Die konkrete Mars-Mission Exomars Rover, an der OHB mitwirkt, ist für 2020 geplant. Dann soll ein ferngesteuertes Fahrzeug zum Roten Planeten transportiert werden. Das Bremer Raumfahrtunternehmen würde unter anderem den Bau des Carriers verantworten, der das Landemodul mit dem Rover zum Mars bringt.
Steuerung von Bremen aus
In Utah wurden die beiden Rover vier Wochen lang in der Wüstenlandschaft getestet, begleitet von sechs Wissenschaftlern des DFKI und der Universität Bremen. Für die Kontrolle der Mission wurde ein Leitstand am Robotics Innovation Center des DFKI in Bremen eingerichtet, der per Satellitenlink eine Kommunikationsverbindung zu den Robotern in den Vereinigten Staaten aufbaute. Das Virtual Reality Lab, eine interaktive 3D-Multiprojektionsanlage, ermöglichte es dem Operator, den Missionsstatus in einer virtuellen Realität zu beobachten.
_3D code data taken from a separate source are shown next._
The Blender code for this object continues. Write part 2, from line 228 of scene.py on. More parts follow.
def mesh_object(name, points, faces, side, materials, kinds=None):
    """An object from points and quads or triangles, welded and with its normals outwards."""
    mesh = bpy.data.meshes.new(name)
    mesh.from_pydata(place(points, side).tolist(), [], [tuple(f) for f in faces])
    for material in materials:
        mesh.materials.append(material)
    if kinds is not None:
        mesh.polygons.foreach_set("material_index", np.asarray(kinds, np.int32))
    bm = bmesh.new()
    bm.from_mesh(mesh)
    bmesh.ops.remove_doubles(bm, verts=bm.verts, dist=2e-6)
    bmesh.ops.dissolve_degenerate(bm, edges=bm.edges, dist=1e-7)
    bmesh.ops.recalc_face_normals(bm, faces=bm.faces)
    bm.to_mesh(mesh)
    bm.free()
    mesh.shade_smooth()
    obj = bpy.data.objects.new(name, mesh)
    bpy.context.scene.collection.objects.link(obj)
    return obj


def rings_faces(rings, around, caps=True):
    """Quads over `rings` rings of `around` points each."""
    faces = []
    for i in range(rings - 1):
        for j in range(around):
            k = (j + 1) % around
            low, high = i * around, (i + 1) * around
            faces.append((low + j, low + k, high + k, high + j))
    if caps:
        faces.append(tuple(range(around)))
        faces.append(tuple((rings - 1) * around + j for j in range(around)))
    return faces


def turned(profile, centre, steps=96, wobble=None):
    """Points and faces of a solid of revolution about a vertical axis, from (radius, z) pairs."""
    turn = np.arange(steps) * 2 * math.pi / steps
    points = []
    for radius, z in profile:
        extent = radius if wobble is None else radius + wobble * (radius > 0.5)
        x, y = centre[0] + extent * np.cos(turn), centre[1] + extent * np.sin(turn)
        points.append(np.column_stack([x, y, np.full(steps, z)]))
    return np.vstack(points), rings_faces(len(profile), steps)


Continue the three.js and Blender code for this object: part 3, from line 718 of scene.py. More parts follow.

Neben einem Zeigegerät diente ein zweiarmiges Oberkörper-Exoskelett als Eingabe- und Kontrollgerät. Damit konnte der Operator die Roboter in Utah intuitiv mit natürlichen Bewegungsmustern steuern. Durch ein integriertes sogenanntes Force-Feedback erhielt er zudem direkte Rückmeldung über die auf den Manipulator von SherpaTT wirkenden Kräfte, wodurch er diesen in der über 8300 Kilometer entfernten Umgebung sicher bewegen und platzieren konnte.
Bei den Feldversuchen konnten Teile einer sogenannten Mars-Sample-Return-Mission (zu Deutsch „Probenrückführungsmission“) erfolgreich simuliert werden. Die einzelnen Missionsschritte wurden von der Bremer Kontrollstation aus gesteuert: Dafür forderte der Operator zunächst dreidimensionale Umgebungskarten von den Systemen sowie Fotos der Roboterkameras an, um sich ein Bild von der Umgebung machen zu können. Anschließend setzte er Wegpunkte in die Karten, die von den zwei Rovern autonom angefahren wurden. Am Ort der Probenahme angekommen, gelang es, den Manipulator von SherpaTT mithilfe des Exoskeletts manuell zu steuern. Nach einem Rendezvous der beiden Roboter navigierte Coyote III entlang der gesetzten Wegpunkte schließlich selbstständig zurück zum Ausgangspunkt.
Erfolgreich Steigungen überwunden
Das autonome Verhalten der Roboter zu realisieren, erwies sich als große Herausforderung innerhalb der Feldtestkampagne, da nicht nur ein einzelnes System, sondern ein Roboter-Team mit verschiedenartiger Sensorik zum Einsatz kam. Dieses musste sich – abgesehen von sehr groben Übersichtskarten – in komplett unbekanntem Gelände sicher bewegen. Dafür setzten die Wissenschaftler des DFKI auf spezielle Selbstlokalisierungs- und Kartierungsalgorithmen, welche die Informationen aus den unterschiedlichen Sensoren integrierten und eine entsprechende Karte daraus generierten. Neben der kooperativen Mission wurden die Systeme auch einzeln hinsichtlich ihrer Mobilität in unstrukturiertem Gelände getestet. So überwand SherpaTT erfolgreich Steigungen von bis zu 28 Grad. Coyote III bewältigte Steigungen von bis zu 42 Grad und bezwang mithilfe eines Seilsystems sogar Steilklippen mit Überhängen.
Das Robotik-Projekt wurde mit drei Millionen Euro über das Raumfahrtmanagement des Deutschen Zentrums für Luft- und Raumfahrt mit Mitteln des Bundesministeriums für Wirtschaft und Energie (BMWi) gefördert.